How much EU members in SEE got…
In the 2007-2013 period Bulgaria, Croatia, Romania, and Slovenia received a total of 21.2 billion euro under ESIF funds. The leader in terms of absorption of EU funding was Slovenia, which managed to absorb 84% of the total funds allocated to the country.
…and will get
The EU’s reformed cohesion policy will make available up to 351.8 billion euro to be invested in Europe’s regions, cities and the real economy. It will be the EU’s principal investment tool for delivering on the Europe 2020 goals: creating growth and jobs, tackling climate change and energy dependence, and reducing poverty and social exclusion. The goals will be achieved by focusing the European Regional Development Fund on support for small and medium-sized enterprises with 140 billion euro, or double the 2007-2013 sum.
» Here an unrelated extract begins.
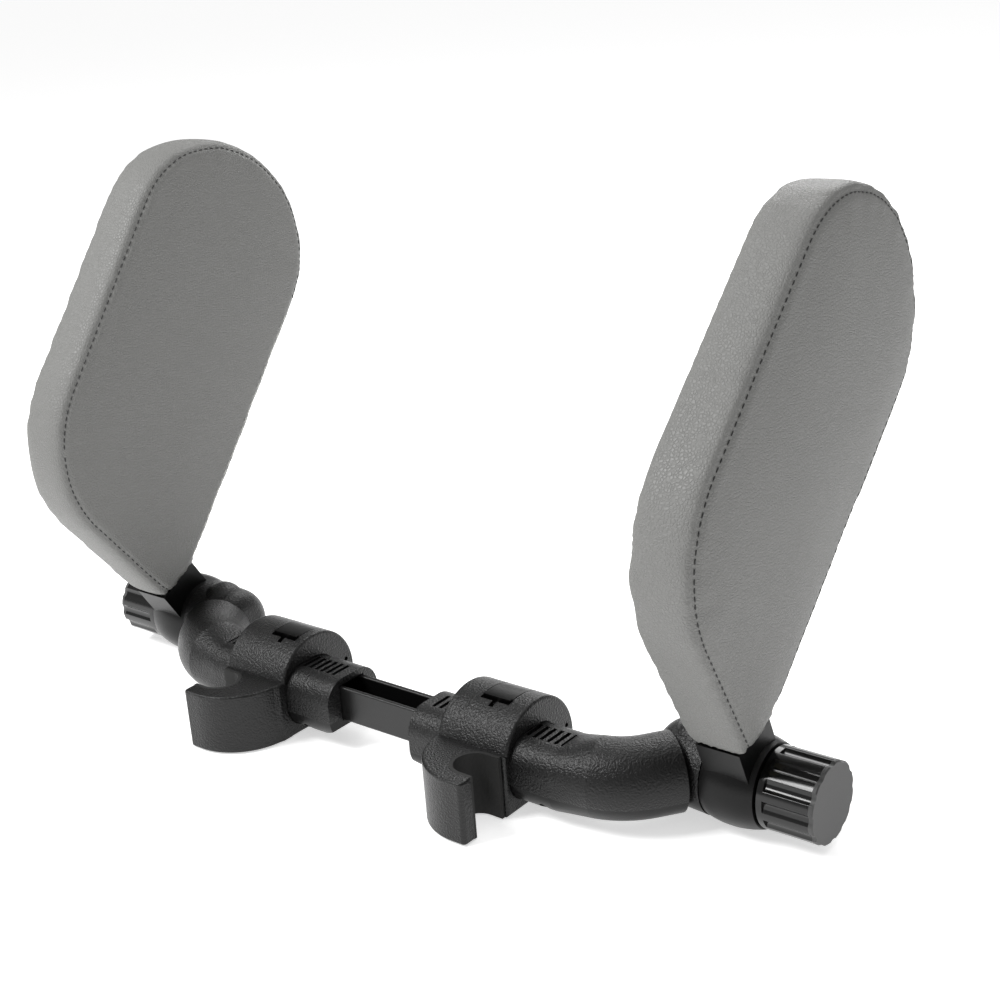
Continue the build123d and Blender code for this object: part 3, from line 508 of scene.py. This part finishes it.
def open_short_edge(side, bm):
    """Cuts the short edge open, where the neck goes in, and leaves its cut edge a little ragged."""
    low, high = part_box(f"{side}_wing_cover")
    tip, heel = Vector(TIP[side]), Vector(HEEL[side])
    along = (heel - tip).normalized()
    down = Vector((along.y, -along.x))
    span = (heel - tip).length
    middle_x = (low[0] + high[0]) / 2
    opened = []
    for face in bm.faces:
        centre = face.calc_center_median()
        reach = (Vector((centre.y, centre.z)) - tip).dot(along)
        facing_down = face.normal.y * down.x + face.normal.z * down.y
        within = abs(centre.x - middle_x) < (high[0] - low[0]) / 2 - MOUTH_BORDER
        if within and facing_down > MOUTH_LEAN and MOUTH_END < reach < span - MOUTH_END:
            opened.append(face)
    bmesh.ops.delete(bm, geom=opened, context="FACES")
    for vertex in bm.verts:
        if vertex.is_boundary:
            drop = (noise.noise(vertex.co * per(RAGGED_SIZE)) + 1) * RAGGED
            vertex.co += Vector((0, down.x, down.y)) * drop
    bmesh.ops.recalc_face_normals(bm, faces=bm.faces)


def wing_pieces(side):
    """The leathercloth cover, its threads and its foam, for one wing."""
    sheet = face_sheet(side)
    samples = outline_samples(side, sheet)
    sheet.free()
    slab = swollen_slab(side)
    foam = foam_core(side, slab)
    surface = cover_surface(slab)
    sink_seams(side, surface, samples)
    tree = BVHTree.FromBMesh(surface)
    open_short_edge(side, surface)
    cover = object_of(f"{side}_sewn_cover", surface, grey_leathercloth, knit_backing)
    wall = cover.modifiers.new("cloth", "SOLIDIFY")
    wall.thickness = COVER_WALL
    wall.offset = -1
    wall.material_offset = 1
    wall.material_offset_rim = 1
    for piece, finish in (
        (cover, "grey_leathercloth"),
        (foam, "pad_foam"),
        (seam_thread(side, tree, samples), "grey_leathercloth"),
        (closing_thread(side, tree, samples), "grey_leathercloth"),
    ):
        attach(piece, f"{side}_wing")
    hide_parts(f"{side}_wing_cover")
    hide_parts(f"{side}_wing_foam")


for side in SIDES:
    wing_pieces(side)


# ------------------------------------------------------------------ stage, lights and camera
def look_matrix(yaw, pitch, roll, place):
    """Camera placement from its heading, its tilt down and its roll."""
    forward = Vector((-sin(yaw) * cos(pitch), cos(yaw) * cos(pitch), -sin(pitch)))
    level = Vector((cos(yaw), sin(yaw), 0))
    down = forward.cross(level)
    right = level * cos(roll) + down * sin(roll)
    under = down * cos(roll) - level * sin(roll)
    turned = Matrix((right, -under, -forward)).transposed().to_4x4()
    return Matrix.Translation(place) @ turned


def area_light(name, place, target, size, power):
    """A square soft light that looks at a point."""
    lamp = bpy.data.lights.new(name, "AREA")
    lamp.size = size
    lamp.energy = power
    obj = bpy.data.objects.new(name, lamp)
    obj.location = place
    obj.rotation_euler = (Vector(target) - Vector(place)).to_track_quat("-Z", "Y").to_euler()
    bpy.context.scene.collection.objects.link(obj)
    return obj


CAMERA_PLACE = (0.4595, -0.5217, 0.4007)
CAMERA_YAW, CAMERA_PITCH, CAMERA_ROLL = (radians(angle) for angle in (39.63, 20.26, 4.15))
WORLD_LIGHT = 0.42
FLOOR_SIZE = 8
FLOOR_GAP = 0.5 * MM

lens = bpy.data.cameras.new("camera")
lens.lens = 61.27
lens.sensor_width = 36.0
camera = bpy.data.objects.new("camera", lens)
camera.matrix_world = look_matrix(CAMERA_YAW, CAMERA_PITCH, CAMERA_ROLL, CAMERA_PLACE)
bpy.context.scene.collection.objects.link(camera)
bpy.context.scene.camera = camera

world = bpy.data.worlds.new("studio")
world.use_nodes = True
world.node_tree.nodes["Background"].inputs["Color"].default_value = (1, 1, 1, 1)
world.node_tree.nodes["Background"].inputs["Strength"].default_value = WORLD_LIGHT
bpy.context.scene.world = world
bpy.context.scene.view_settings.view_transform = "Standard"

floor_mesh = bmesh.new()
bmesh.ops.create_grid(floor_mesh, x_segments=1, y_segments=1, size=FLOOR_SIZE)
floor_data = bpy.data.meshes.new("floor")
floor_mesh.to_mesh(floor_data)
floor = bpy.data.objects.new("floor", floor_data)
floor_data.transform(Matrix.Translation((0, 0, cad_box[0][2] - FLOOR_GAP)))
# matt white studio paper
paper, _, _ = new_material(
    "pale_floor",
    Base_Color=linear("#f7f7f7"),
    Roughness=0.9,
    Emission_Color=(1, 1, 1, 1),
    Emission_Strength=0.56,
)
floor_data.materials.append(paper)
bpy.context.scene.collection.objects.link(floor)

middle = (Vector(cad_box[0]) + Vector(cad_box[1])) / 2
area_light("key", (-0.9, -0.9, 1.5), middle, 0.7, 32)
area_light("top", (0.1, 0.35, 1.7), middle, 1.4, 8)
area_light("rim", (-0.5, 1.3, 0.9), middle, 0.8, 9)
What the funds were used for
ESIF boosted the infrastructure development and employment in the SEE EU member states in the 2007-2013 period.
EU investments in Bulgaria were predominantly focused on road and railway infrastructure. The EU and the local authorities failed to allocate investments in job creation and start-ups, although the country had the highest number of European Social Fund participants.
Romania also used a large amount of EU funds to improve its road networks but also managed to raise the employment levels and support startups as well.
Slovenia absorbed the EU funding to improve the water supply and waste water management sectors, as well as expand the broadband coverage of its population.
Money for SEE EU candidates
IPA is the programme used by the EU to support reforms aimed at meeting EU membership criteria for the EU-aspiring countries – Albania, Bosnia and Herzegovina, Macedonia, Kosovo, Montenegro, Serbia, and Turkey. IPA’s 2007-2013 budget stood at 11.5 billion euro and its successor, IPA II, will provide a total of 11.7 billion euro for the 2014-2020 period. IPA II will focus on better governance, with projects aiming at reforming public administration, using EU assistance more efficiently, adopting and enforcing EU standards, as well as implementing more reforms in the judiciary and fundamental rights and further supporting the fight against organised crime and corruption.
EU funding pitfalls
Despite the seemingly positive impact of the EU funding, it hides some risks such as occasionally feeding corruption practices, causing environmental damage, and suffering from inadequate distribution of funds.
Other weaknesses of the EU funding schemes, according to a report by UK think-tank Open Europe, include:
- Conflicting aims – sometimes the structural funds are channeled to areas where the absolute return of capital is the greatest rather than in areas where they can foster the greatest convergence between poorer and richer regions;
- Opportunity costs – in some cases, the local authorities divert spending from more productive economic projects to unnecessary projects, for example costly and ecologically harmful infrastructure projects, in order not to miss money from EU’s structural funds;
- Pro-cyclical and unresponsive to changing needs – financing under the EU programmes is negotiated on a seven-year basis, and comes with fixed spending criteria with some discretion to alter spending on a yearly basis. This pushes governments and local authorities to spend the money on co-financing the projects, even if this means running up massive debts, Commissionin order not to forgo the potential opportunities presented by taking up structural funding;
- No link between performance and spending – the absence of strong conditionality and performance criteria in the allocation of funds meant that some projects continue to receive funding despite the absence of results from the billions in funding that it has received. This also means that the focus is on getting money out of the door rather than spending the cash wisely.
According to the annual report of the European Anti-Fraud Office (OLAF), corruption in EU funding absorption was most widely spread in Romania. The country topped the ranking in terms of investigations into the use of EU funds in 2014. A total of 36 investigations were carried out in Romania, followed by Hungary with 13 and Bulgaria with 11. OLAF received 73 signals from private sources and six signals from public institutions in Romania, while 54 private sources and five public sent signals to OLAF in Bulgaria. In Albania, Bosnia and Herzegovina, Croatia, Kosovo, Macedonia, and Slovenia OLAF investigated only one case in 2014.
The weaknesses of the EU’s Cohesion policy for 2007-2013 prompted the European Commission to reform the funding programmes in order to further boost the economies of the less developed EU member states and cut corruption practices. The reforms in all ESIF envisage stronger result-orientation, clear and measurable milestones and targets in order to stimulate good projects.